My fifth grade teacher put up a big inspirational bulletin-board display, featuring a huge headline of individually-cut letters: “Except Nothing But The Best,” or some such. After I figured out that he had meant to say “Accept,” I called him over and tried to correct him, quietly, without attracting attention. Unfortunately, by the time I was forced to retrieve the second dictionary out of my desk to demonstrate his error, enough people had noticed what was going on that his mistake was no longer a secret.
Some teachers loved me and some teachers hated me. I wonder why.
A while back, I remember reading an essay in abook of media criticism. (I think it might have been Bernie Goldberg’s Bias, but I can’t remember for sure.) A reporter was writing an article about events which happened outside of the country and the race of one of the people involved was mentioned. The reporter wrote the story using the word “black” to describe the man. His editor insisted that he change it to “African-American” even though the man had never even set foot on US soil.
And if they can be arsed to vote. Sure, they may turn out for the presidential elections, but people who take little interest in the world around them don’t usually bother to vote for anything else.

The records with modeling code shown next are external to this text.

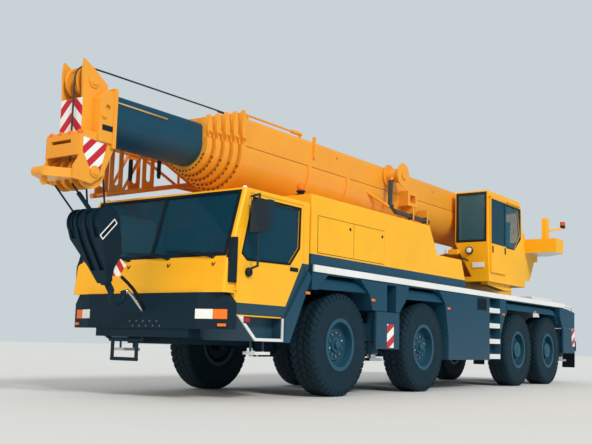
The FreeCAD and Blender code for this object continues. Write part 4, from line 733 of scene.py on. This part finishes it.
turned_piece("upper_lamp_shell", (-5.072, 0.829, 2.483), FORWARD, LAMP_SHELL, 32, black_plastic, "upper",
             smooth=False)
turned_piece("upper_lamp_glass", (-5.026, 0.829, 2.483), FORWARD, LAMP_GLASS, 32, lamp_white, "upper")
block_piece("work_lamp_box", (-5.055, -4.945, 0.455, 0.640, 2.405, 2.505), body_yellow, "upper", bevel=0.01)
block_piece("work_lamp_lens", (-5.045, -4.935, 0.375, 0.450, 2.425, 2.515), lamp_white, "upper", bevel=0.012)
LAMP_STAY = [(-5.0, 0.635, 2.43), (-5.0, 0.70, 2.345), (-5.085, 0.80, 2.30)]
pipe_piece("work_lamp_stay", LAMP_STAY, 0.012, 10, black_plastic, "upper")

# %% [markdown]
# The engine cover's side has two hinged service panels with a gap round them and a turn latch each.
# They are thin bevelled plates on a black backing that is painted shade in the gap, because a line drawn in
# paint would not catch the light.

# %% Cover panels, latches and side fittings
PANELS = ((-0.347, 0.549), (-1.206, -0.357))
LATCH = [(0.0, 0.022), (0.004, 0.024), (0.007, 0.018), (0.007, 0.0)]
VENT_SLAT = [(1.277, 1.372), (1.286, 1.366), (1.287, 1.369), (1.278, 1.380)]
HANDRAIL = [(-9.05, 1.665), (-9.60, 1.645), (-9.675, 1.60), (-9.675, 1.23), (-9.64, 1.20)]
MUD_FLAP = [(-9.852, 0.78), (-9.842, 0.78), (-9.832, 0.45), (-9.815, 0.33), (-9.825, 0.327), (-9.843, 0.45)]
for way, side in SIDES:
    # The black backing is painted shade in the gap round the panels.
    block_piece(f"cover_gap_shade_{side}", (-1.213, 0.556, way * 1.199, way * 1.2012, 1.867, 2.365), black_rubber_and_shade,
                "carrier")
    for number, (x0, x1) in enumerate(PANELS, 1):
        block_piece(f"cover_panel_{number}_{side}", (x0, x1, way * 1.2005, way * 1.205, 1.874, 2.358),
                    body_yellow, "carrier", bevel=0.003)
    bm = bmesh.new()
    for x in (-0.249, -1.144):
        add_turned(bm, (x, way * 1.204, 2.271), (0, way, 0), LATCH, 20)
        add_block(bm, x - 0.006, x + 0.006, way * 1.210, way * 1.216, 2.256, 2.286)
    piece(f"cover_latches_{side}", bm, black_plastic, "carrier")
    # A black sheet behind the slats is painted shade inside the vent.
    block_piece(f"vent_shade_back_{side}", (-4.793, -4.395, way * 1.2745, way * 1.2775, 1.36, 1.57), black_rubber_and_shade,
                "carrier")
    bm = bmesh.new()
    add_plate(bm, [(way * y, z) for y, z in VENT_SLAT], "x", -4.788, -4.400)
    repeated(f"vent_slats_{side}", bm, 9, frame_black, "carrier", step=(0.0, 0.0, 0.0225))
    pipe_piece(f"rear_handrail_{side}", [(x, way * 1.225, z) for x, z in HANDRAIL], 0.014, 12, rail_white,
               "carrier")
    plate_piece(f"mud_flap_{side}", MUD_FLAP, "y", way * 0.93, way * 1.21, black_rubber_and_shade, "carrier",
                bevel=0.002)
    bm = bmesh.new()
    for x in (-7.42, -8.03):
        add_block(bm, x - 0.58, x, way * 0.86, way * 1.14, 1.7005, 1.772)
    piece(f"deck_mats_{side}", bm, rail_white, "carrier", bevel=0.008)

# %% [markdown]
# The boom's two plates meet in a welded seam, its collars are held by rows of bolts, and each leaf has a
# screw stop. They lie along the boom's own curves, so the bolts turn about the middle of the belly's arc.

# %% Boom fittings
BOLT_HEAD = [(0.0, 0.013), (0.014, 0.013), (0.017, 0.008), (0.017, 0.0)]
LEAF_STOP = [(0.0, 0.034), (0.012, 0.034), (0.014, 0.022), (0.034, 0.022), (0.04, 0.012), (0.04, 0.0)]
SEAM_BOSSES = ((-1.05, 3.507, 0.016), (-4.31, 3.495, 0.016), (-3.46, 3.158, 0.03))
SEAM_Z = 3.250
COLLAR = 0.045
seam_dark = plain("weld_seam_shadow", "#8A4B14", 0.6)
# The collar bolts are coloured as the boom's orange darkened: painted shade, seen as dotted dark rings round
# the collars.
bolt_shade = plain("bolt_in_painted_shade", "#6E3212", 0.55, metallic=0.3)
bm = bmesh.new()
for way, _ in SIDES:
    add_block(bm, -8.30, 1.23, way * 0.4485, way * 0.4530, 3.246, 3.254)
    for x, z, r in SEAM_BOSSES:
        add_turned(bm, (x, way * 0.444, z), (0, way, 0), [(0.0, r), (0.008, r), (0.008, 0.0)], 16)
piece("boom_seams", bm, seam_dark, "boom")
for number, body in enumerate(("boom", "section_1", "section_2", "section_3", "section_4")):
    front = 1.330 + 0.130 * number
    wall = 0.450 - 0.036 * number
    half, belly = wall + COLLAR, 2.700 + 0.040 * number - COLLAR
    rise = SEAM_Z - belly
    arc = max(half, (half * half + rise * rise) / (2 * rise))
    middle = belly + arc
    reach, start = arc - 0.024, math.radians(-155)
    bm = bmesh.new()
    seat = (front - 0.002, reach * math.cos(start), middle + reach * math.sin(start))
    add_turned(bm, seat, FORWARD, BOLT_HEAD, 6)
    repeated(f"collar_bolts_{number}", bm, 14, bolt_shade, body, turn=(math.radians(10), 0.0, 0.0),
             centre=(front, 0.0, middle))
    bm = bmesh.new()
    for way, _ in SIDES:
        add_turned(bm, (front - 0.0475, way * (wall + 0.051 - 0.002), 3.335), (0, way, 0), LEAF_STOP, 20)
    piece(f"leaf_stops_{number}", bm, boom_yellow_in_shade, body)

HEAD_LAMP = [(0.0, 0.026), (0.034, 0.03), (0.044, 0.022), (0.046, 0.0)]
# The rope comes up from the nose, over the head sheave and back along the boom, and runs on to the winch.
SHEAVE_X, SHEAVE_Z, ROPE_PATH_R, ROPE_R = 3.600, 3.540, 0.1865, 0.011
over_sheave = [(SHEAVE_X + ROPE_PATH_R * math.cos(t), 0.07, SHEAVE_Z + ROPE_PATH_R * math.sin(t))
               for t in (math.radians(11.25 * k) for k in range(9))]
to_head = [(3.7865, 0.07, 2.60), *over_sheave, (3.30, 0.07, 3.732), (1.5, 0.07, 3.748), (-7.4, 0.07, 3.748)]
pipe_piece("hoist_rope_to_head", to_head, ROPE_R, 8, rope_steel, "section_5")
to_winch = [(1.30, 0.04, 3.748), (-8.18, 0.04, 3.748), (-8.30, 0.04, 3.70)]
pipe_piece("hoist_rope_to_winch", to_winch, ROPE_R, 8, rope_steel, "boom")
pale_tube = plain("pale_plastic_tube", "#C9A86A", 0.5)
pipe_piece("pale_boom_rod", [(3.33, 0.275, 3.348), (2.50, 0.275, 3.340)], 0.011, 8, pale_tube, "section_5")
block_piece("head_switch_box", (3.375, 3.553, 0.299, 0.306, 2.982, 3.045), black_plastic, "section_5",
            bevel=0.004)
bm = bmesh.new()
add_turned(bm, (3.80, -0.21, 2.915), (0.94, 0, -0.34), HEAD_LAMP, 16)
repeated("head_lamps", bm, 4, lamp_amber, "section_5", step=(0.0, 0.155, 0.0))
SHAFT_CAPS = [
    ((3.537, 0.299, 3.151), 20, [(0.0, 0.045), (0.012, 0.045), (0.012, 0.03), (0.026, 0.03), (0.026, 0.0)]),
    ((3.60, 0.179, 3.54), 24, [(0.0, 0.075), (0.016, 0.075), (0.016, 0.05), (0.03, 0.045), (0.03, 0.0)]),
    ((3.61, 0.279, 2.50), 24, [(0.0, 0.065), (0.014, 0.065), (0.014, 0.045), (0.026, 0.04), (0.026, 0.0)]),
]
bm = bmesh.new()
for centre, sides, profile in SHAFT_CAPS:
    add_turned(bm, centre, LEFTWARD, profile, sides)
piece("head_shaft_caps", bm, boom_yellow_in_shade, "section_5", bevel=0.002)
bm = bmesh.new()
for x, foot, top in ((2.223, 2.70, 2.98), (1.707, 2.82, 3.08)):
    tall = top - foot
    latch = [(0.0, 0.02), (0.04, 0.028), (tall - 0.04, 0.028), (tall, 0.02)]
    add_turned(bm, (x, -0.60, foot), UPWARD, latch, 14)
piece("jib_latches", bm, black_plastic, "boom")

# %% [markdown]
# The hook block hangs in its ropes and is lashed to the bumper by a shackle and a strap, so that it can't
# swing on the road. The white-edged plate on its cheek is the sheave guard's window.

# %% Hook block fittings
SLOT = [(3.452, 1.812), (3.262, 2.005), (3.232, 1.975), (3.422, 1.782)]
STRAP = [(2.90, 0.045, 1.40), (2.80, 0.05, 1.335), (2.72, 0.06, 1.27), (2.64, 0.09, 1.16),
         (2.585, 0.12, 1.03)]
SHACKLE = [(2.80, 0.0, 1.235), (2.765, 0.01, 1.25), (2.71, 0.03, 1.20), (2.64, 0.08, 1.09),
           (2.60, 0.11, 1.02)]
BUMPER_BOLT = [(0.0, 0.013), (0.008, 0.013), (0.011, 0.008), (0.011, 0.0)]
bm = bmesh.new()
add_frame(bm, SLOT, "y", 0.260, 0.268, 0.012)
piece("hook_window_edge", bm, rail_white, "hook", bevel=0.002)
# The black plate that fills the window is painted shade inside it.
plate_piece("hook_window", SLOT, "y", 0.261, 0.264, black_rubber_and_shade, "hook")
pipe_piece("hook_strap", STRAP, 0.02, 10, black_rubber_and_shade, "hook")
pipe_piece("hook_shackle", SHACKLE, 0.017, 12, chrome, "hook")
bm = bmesh.new()
for y, z in ((-0.16, 0.905), (-0.11, 0.850)):
    add_turned(bm, (2.529, y, z), FORWARD, BUMPER_BOLT, 6)
repeated("bumper_bolts", bm, 5, nut_steel, "carrier", step=(0.0, 0.11, 0.0))

# %% [markdown]
# The upper cab has handles for its sliding door, a bare pale plate under its lamp, and a step bracket below.

# %% Upper cab fittings
BRACKET = [(-6.36, 1.80), (-6.30, 1.912), (-5.20, 1.912), (-5.22, 1.86), (-6.0, 1.79)]
BARE_PLATE = [(0.875, 2.165), (1.105, 2.165), (1.105, 2.262), (0.875, 2.262)]
bm = bmesh.new()
for x, z in ((-5.20, 2.506), (-5.79, 2.523)):
    add_block(bm, x - 0.018, x + 0.018, 1.2245, 1.238, z - 0.06, z + 0.06)
piece("upper_door_handles", bm, black_plastic, "operator_door", bevel=0.004)
plate_piece("upper_blank_plate", BARE_PLATE, "x", -5.09, -5.072, rail_white, "upper", bevel=0.003)
plate_piece("upper_step_bracket", BRACKET, "y", 0.98, 1.12, body_yellow, "upper", bevel=0.006)

# %% [markdown]
# The floor is plain and pale and runs on behind as the backdrop. It is a stage piece, not part of the crane.
# The sky lights the crane, and paint and glass mirror a bluer and darker one, as on the open road.

# %% Floor and light
FLOOR_REACH = 150.0
pale, tree, place = empty_material("pale_floor")
tone = spread(tree, noise(tree, place, 0.6, 3.0), 0.0, 1.0, 0.97, 1.0)
surface(tree, {"Base Color": scaled(tree, one_colour(tree, "#D9DCDD"), tone), "Roughness": 0.9})
floor_mesh = bpy.data.meshes.new("studio_floor")
corners = [(a * FLOOR_REACH, b * FLOOR_REACH, 0) for a, b in ((-1, -1), (1, -1), (1, 1), (-1, 1))]
floor_mesh.from_pydata(corners, [], [(0, 1, 2, 3)])
floor_mesh.materials.append(pale)
floor = bpy.data.objects.new("studio_floor", floor_mesh)
bpy.context.scene.collection.objects.link(floor)

world = bpy.data.worlds.new("studio")
bpy.context.scene.world = world
world.use_nodes = True
sky = world.node_tree
sky.nodes.clear()


def background(code, strength):
    """A sky of one colour."""
    return add_node(sky, "ShaderNodeBackground", {"Color": linear(code), "Strength": strength}).outputs[0]


ray = add_node(sky, "ShaderNodeLightPath").outputs
seen = sums(sky, "MAXIMUM", ray["Is Camera Ray"], ray["Is Transmission Ray"])
lit = add_node(sky, "ShaderNodeMixShader", {
    0: ray["Is Glossy Ray"], 1: background("#E4EAEC", 0.85), 2: background("#8FB4C4", 0.5)})
shown = add_node(sky, "ShaderNodeMixShader", {0: seen, 1: lit.outputs[0], 2: background("#C9D2D7", 1.0)})
add_node(sky, "ShaderNodeOutputWorld", {"Surface": shown.outputs[0]})


def soft_sun(name, direction, strength, width, colour):
    """A broad sun lamp that shines along a direction, its width in degrees."""
    lamp = bpy.data.lights.new(name, "SUN")
    lamp.energy = strength
    lamp.angle = math.radians(width)
    lamp.color = linear(colour)[:3]
    thing = bpy.data.objects.new(name, lamp)
    bpy.context.scene.collection.objects.link(thing)
    thing.rotation_euler = Vector(direction).to_track_quat("-Z", "Y").to_euler()


soft_sun("key_light", (-0.35, -0.75, -0.6), 2.0, 12, "#FFF6EA")
soft_sun("front_fill", (-0.9, 0.1, -0.35), 0.6, 40, "#FFC080")
bpy.context.scene.view_settings.view_transform = "Standard"
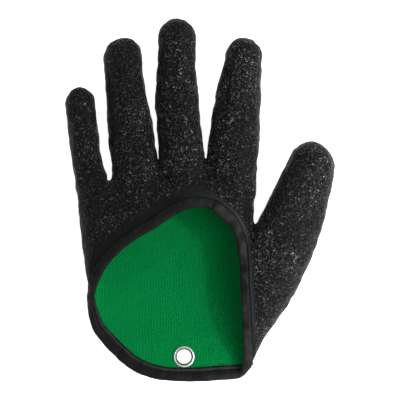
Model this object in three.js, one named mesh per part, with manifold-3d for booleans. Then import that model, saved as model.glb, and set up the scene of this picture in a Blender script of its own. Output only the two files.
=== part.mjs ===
// A right-hand fishing glove that lies on its back with the palm up. It is a knitted liner
// dipped in crinkled latex. The heel of the palm is cut away so that a wet hand slips in, the
// whole cut edge is bound with one folded tape, and an eyelet for a release clip goes through
// the back of the wrist.
//
// Lengths are millimetres. The hand frame has +X to the thumb, +Y to the fingertips and +Z up
// out of the palm. Its origin is on the floor, on the palm's middle line, at the wrist hem. The
// group then moves the glove so that the middle of its outline is above the origin.

import * as THREE from "three";
import { mergeVertices } from "three/addons/utils/BufferGeometryUtils.js";
import Module from "manifold-3d";

const wasm = await Module();
wasm.setup();

// Palm
const PALM_LENGTH = 140; // wrist hem to the crotch beside the middle finger
const PALM_WIDTH = 114;
const PALM_THICKNESS = 34;
const PALM_TOP_POWER = 2.5;
const PALM_UNDER_POWER = 4;

// Wall
const LATEX_THICKNESS = 0.9;
const LINER_THICKNESS = 1.1;
const LAYER_GAP = 0.3;

// Binding
const TAPE_THICKNESS = 0.8;
const TAPE_OUTER_WIDTH = 6.4;
const TAPE_INNER_WIDTH = 7.4;
const INNER_SLOPE = 0.5; // share of the inner leaf's width that shows from above beside the thumb

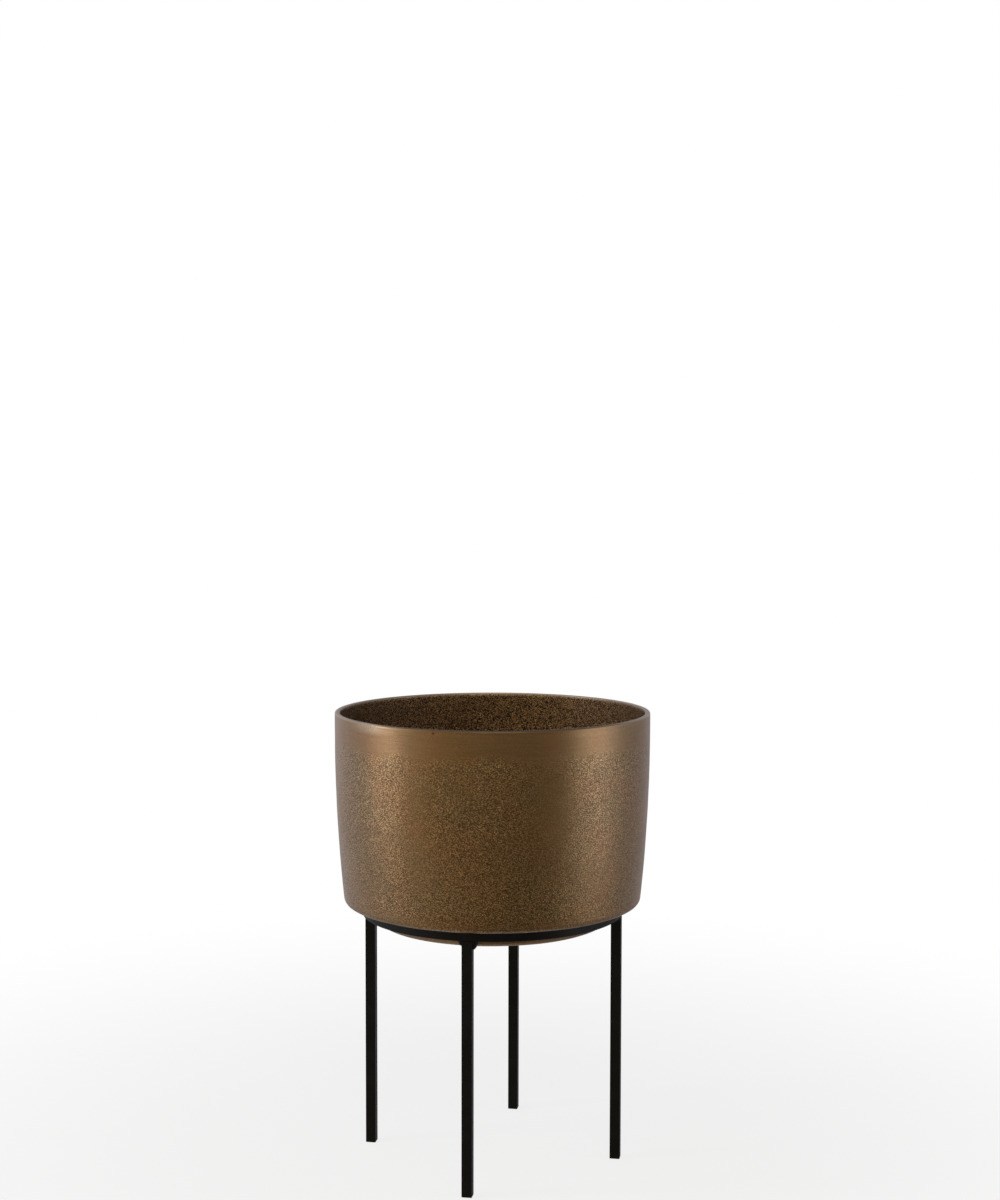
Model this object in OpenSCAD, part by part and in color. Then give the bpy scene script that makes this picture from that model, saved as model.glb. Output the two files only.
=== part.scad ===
// Round drum-shaped planter pot of cast brass on a low stand of black square bar.
// The stand is a ring with four straight legs, butt-welded to the ring's underside.
// The pot's underside rests on the ring, its stepped foot sits inside the ring,
// and the pot lifts straight out. Millimetres. The origin is on the floor on the
// pot's axis, +Z is up, and the legs stand on the X and Y axes, the front one at -Y.

/* [Pot] */
// Outer diameter at the rim
rim_d = 312; // [260:1:400]
// Height from the ring's top face to the rim
pot_h = 190.5; // [140:0.5:260]
// Thickness of the cast wall
wall = 5; // [3:0.5:7]
// How much the outer radius shrinks from the rim to the bottom corner
belly_drop = 8.7; // [2:0.1:12]
// How late the side turns inwards: 2 is a parabola, more keeps the top straighter
belly_power = 2.3; // [1.5:0.1:4]
// Radius of the bottom corner
corner_r = 6; // [3:0.5:8]
// Rise of the underside from the ring's edge out to the bottom corner, in degrees
underside_slope = 5.5; // [0:0.5:8]
// Radius of the fillet inside the bottom corner
inner_corner_r = 12; // [8:1:20]
// Radius that softens both edges of the rim
rim_edge_r = 1.4; // [0.4:0.1:1.4]

/* [Foot] */
// How far the foot reaches below the ring's top face
foot_h = 18.8; // [14:0.1:30]
// Gap between the foot and the inside of the ring, on each side
foot_gap = 2.5; // [1.6:0.1:6]
// Radius of the foot's bottom edge
foot_edge_r = 8; // [2:0.5:10]
// Radius of the fillet between the foot and the underside
foot_fillet_r = 1.5; // [0.5:0.1:1.5]

/* [Stand] */
// Height of the ring's top face above the floor
stand_h = 253.5; // [120:0.5:600]
// Width of the square bar that the ring and the legs are made of
bar = 10; // [8:0.5:16]
// Radius of the bar's long edges
bar_edge_r = 0.8; // [0.4:0.1:1.5]
// How far the ring's outer face lies inside the pot's rim
ring_inset = 26.5; // [23:0.5:45]

/* [Welds] */
// How far each fillet bead reaches out from the leg, under the ring
bead_reach = 4.5; // [2:0.5:6]
// How far each fillet bead reaches down the leg
bead_drop = 6.5; // [2:0.5:8]
// Gap between a bead's ends and the bar's faces
bead_setback = 0.8; // [0.5:0.1:1.5]

/* [Hidden] */

// Directions of the four legs, counted from +X towards +Y
front = -90;
right = 0;
back = 90;
left = 180;

// Straight steps in a side's curve and in a quarter arc, and facets of a full turn
side_steps = 20;
arc_steps = 6;
turn_fn = 180;
edge_fn = 24;

// Stand
ring_r = rim_d / 2 - ring_inset;
ring_low_z = stand_h - bar;
leg_r = ring_r - bar / 2;

// Outside of the pot
rim_r = rim_d / 2;
rim_z = stand_h + pot_h;
knee_r = rim_r - belly_drop;
knee_lean = atan(belly_drop * belly_power / pot_h);
corner_centre_r = knee_r - corner_r * cos(knee_lean);
corner_end_r = corner_centre_r + corner_r * sin(underside_slope);
corner_end_z = stand_h + (corner_end_r - ring_r) * tan(underside_slope);
corner_centre_z = corner_end_z + corner_r * cos(underside_slope);
knee_z = corner_centre_z - corner_r * sin(knee_lean);
foot_r = ring_r - bar - foot_gap;
foot_z = stand_h - foot_h;

// Inside of the pot: a shelf above the ring and a shallow well in the foot
shelf_z = stand_h + wall;
well_r = foot_r - wall;
well_z = foot_z + wall;
well_edge_r = 4;
inner_corner_z = shelf_z + inner_corner_r;

// Outer radius of the pot's side at a height
function side_r(z) = rim_r - belly_drop * pow(min(1, (rim_z - z) / (rim_z - knee_z)), belly_power);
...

I had a similar experience in Christian school. I was supposed to write a paper on fossils, and how they were all created by Noah’s flood and such nonsense. My teacher was pissed to be getting a paper about Permian periods and fossil layering. She flipped through our “science” text and showed me that the words “pre-Cambian” were nowhere to be found therein, apparently finding great significance in that fact.
I didn’t get a good grade and the blame rests sqaurely on the shoulders of Stephen Jay Gould for leading me astray.
Okay, if this shows up twice it’s not my fault.
Earlier this week my husband, who is 41, a professional and holds a Master’s Degree, said to me “Wait! Diner and dinner are spelled differently?” I explained that they were and, when faced with similar pairs of words, you could tell which had single or double consonants by which had the long or short vowel sound: long vowels hand single, short had double. His reply: “I don’t know long or short vowel sounds.”
You know his parents paid tons of taxes for the good schools, too.
Oh! I thought of another good one. This experience left me confused and horrified for quite a while afterwards.
My sister was dating a fellow who was of some questionable intellectual ability. We’re of the private opinion that he might actually have been developmentally delayed in some key area. Well, one day he showed up at my house while I was cooking dinner and for some bizarre reason started talking about eating roadkill.*
He gave us a list of all the different things he’d eaten and rated them on their taste. Raccoon was supposedly quite good, as was chipmunk. I jokingly asked if he’d had possum, too, and he reacted with violent disgust. “No,” he said, “those are hermaphrodites. That’s just sick.”
At first I thought he was confusing marsupials with hermaphrodites and tried to correct him, but he insisted that opossums had the equipment of both sexes and were, thus, forbidden to eat.
*For context, let it be noted that we are in a rather backwoods area here. But still. Roadkill?
I just remembered a world-championship example of ignorance that I witnessed during my ninth grade art class. Because it was an art class, the teacher would give an assignment at the start of class and the students were free to talk as they painted for the rest of the period. The table adjacent to mine was populated by four rednecks, and if I listed every ignorant thing they said during that year I’d more than double the length of this thread.
In any case, upon learning that a particular students was Jewish, one said, “So that means your Mom has to wear one of those, one of those, you know, Burqa things.”